Lemma 88.23.8. In the situation above. If $X$ is locally Noetherian, $f$ is locally of finite type, and $U' \to U$ is smooth, then $f_{/T}$ is rig-smooth.

Proof. The strategy of the proof is this: reduce to the case where $X$ and $X'$ are affine, translate the affine case into algebra, and finally apply Lemma 88.4.3. We urge the reader to skip the details.

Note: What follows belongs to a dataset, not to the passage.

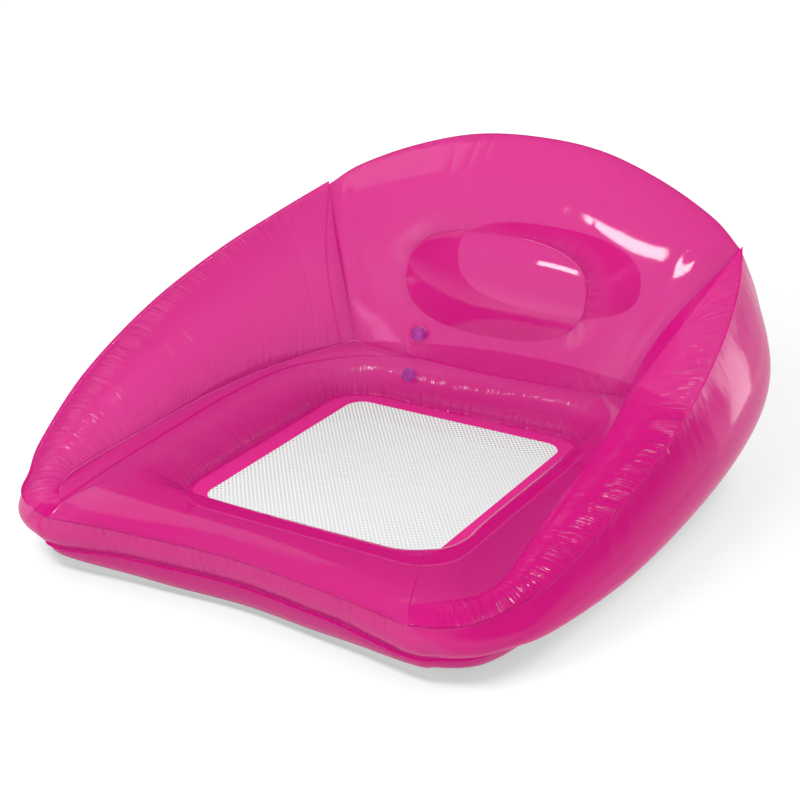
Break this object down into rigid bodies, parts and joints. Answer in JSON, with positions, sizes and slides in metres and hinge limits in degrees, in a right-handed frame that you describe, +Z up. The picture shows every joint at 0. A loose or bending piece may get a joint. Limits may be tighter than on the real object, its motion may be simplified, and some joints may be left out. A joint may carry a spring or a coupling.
{
  "type": "inflatable lounge chair",
  "caption": "Pool lounge chair of welded clear pink vinyl film with an air tube base, tall air backrest and arms, an oval headrest, push-in air valves and a flat mesh seat in a window",
  "frame": {"origin": "on the floor, at the middle of the bounding box seen from above", "axes": "+Z up, -Y out of the open front of the seat, +Y towards the backrest, +X to the right for someone who looks at the front"},
  "size_m": [1.0248, 1.017, 0.494],
  "materials": {
    "transparent_pink_vinyl": "see-through pink vinyl film, glossy, with soft puckers beside its welds",
    "flat_pink_vinyl": "the same pink vinyl, flat and welded over the edge of the mesh",
    "white_polyester_mesh": "open woven white polyester mesh",
    "soft_violet_pvc": "moulded soft violet PVC, slightly see-through"
  },
  "bodies": {
    "lounge": {"backrest_front_panel": "transparent_pink_vinyl", "backrest_rear_panel": "transparent_pink_vinyl", "base_bottom_panel": "transparent_pink_vinyl", "base_top_panel": "transparent_pink_vinyl", "front_band": "transparent_pink_vinyl", "headrest_face": "transparent_pink_vinyl", "headrest_wall": "transparent_pink_vinyl", "left_arm_inner_panel": "transparent_pink_vinyl", "left_arm_outer_panel": "transparent_pink_vinyl", "right_arm_inner_panel": "transparent_pink_vinyl", "right_arm_outer_panel": "transparent_pink_vinyl", "mesh_frame": "flat_pink_vinyl", "seat_mesh": "white_polyester_mesh", "back_valve_flange": "soft_violet_pvc", "base_valve_flange": "soft_violet_pvc"},
    "back_valve_stem": {"back_valve_stem": "soft_violet_pvc"},
    "back_valve_plug": {"back_valve_plug": "soft_violet_pvc"},
    "back_valve_flap": {"back_valve_flap": "soft_violet_pvc"},
    "base_valve_stem": {"base_valve_stem": "soft_violet_pvc"},
    "base_valve_plug": {"base_valve_plug": "soft_violet_pvc"},
    "base_valve_flap": {"base_valve_flap": "soft_violet_pvc"}
  },
  "joints": [
    {"name": "back_valve_slide", "type": "slide", "parent": "lounge", "child": "back_valve_stem", "axis": [-0.0369, -0.9474, 0.3181], "range_m": [0, 0.014]},
    {"name": "back_valve_plug_hinge", "type": "hinge", "parent": "back_valve_stem", "child": "back_valve_plug", "pos_m": [-0.10888, 0.25477, 0.16781], "axis": [0, 0.3183, 0.948], "range_deg": [0, 150]},
    {"name": "back_valve_flap_hinge", "type": "hinge", "parent": "back_valve_stem", "child": "back_valve_flap", "pos_m": [-0.13528, 0.27837, 0.15989], "axis": [0, 0.3183, 0.948], "range_deg": [0, 35], "stiffness_Nm_per_rad": 0.002, "springref_deg": -11.46},
    {"name": "base_valve_slide", "type": "slide", "parent": "lounge", "child": "base_valve_stem", "axis": [0.0096, -0.8425, 0.5387], "range_m": [0, 0.014]},
    {"name": "base_valve_plug_hinge", "type": "hinge", "parent": "base_valve_stem", "child": "base_valve_plug", "pos_m": [-0.10266, 0.21279, 0.10697], "axis": [0, 0.5387, 0.8425], "range_deg": [0, 150]},
    {"name": "base_valve_flap_hinge", "type": "hinge", "parent": "base_valve_stem", "child": "base_valve_flap", "pos_m": [-0.13019, 0.23271, 0.09423], "axis": [0, 0.5387, 0.8425], "range_deg": [0, 35], "stiffness_Nm_per_rad": 0.002, "springref_deg": -11.46}
  ]
}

Choose a surjective étale morphism $W \to X$ with $W = \coprod W_ i$ a disjoint union of affine schemes, see Properties of Spaces, Lemma 66.6.1. For each $i$ choose a surjective étale morphism $W'_ i \to W_ i \times _ X X'$ where $W'_ i = \coprod W'_{ij}$ is a disjoint union of affines. In particular $\coprod W'_{ij} \to X'$ is surjective and étale. Denote $f_{ij} : W_{ij} \to W_ i$ the given morphism. Denote $T_ i \subset W_ i$ and $T'_{ij} \subset W_{ij}$ the inverse images of $T$. Since taking the completion along the inverse image of $T$ produces cartesian diagrams (see above) we have $(W_ i)_{/T_ i} = W_ i \times _ X X_{/T}$ and similarly $(W'_{ij})_{/T'_{ij}} = W'_{ij} \times _{X'} X'_{/T'}$. Moreover, recall that $(W_ i)_{/T_ i}$ and $(W'_{ij})_{/T'_{ij}}$ are affine formal algebraic spaces. Hence $\{ W'_{ij})_{/T'_{ij}} \to X'_{/T'}\}$ is a covering as in Formal Spaces, Definition 87.11.1. By Lemma 88.18.2 we see that it suffices to prove that

$(W'_{ij})_{/T'_{ij}} \longrightarrow (W_ i)_{/T_ i}$

is rig-smooth. Observe that $W'_{ij} \to W_ i$ is locally of finite type and induces a smooth morphism $W'_{ij} \setminus T'_{ij} \to W_ i \setminus T_ i$ (as this is true for $f$ and these properties of morphisms are étale local on the source and target). Observe that $W_ i$ is locally Noetherian (as $X$ is locally Noetherian and this property is étale local on the algebraic space). Hence it suffices to prove the lemma when $X$ and $X'$ are affine schemes.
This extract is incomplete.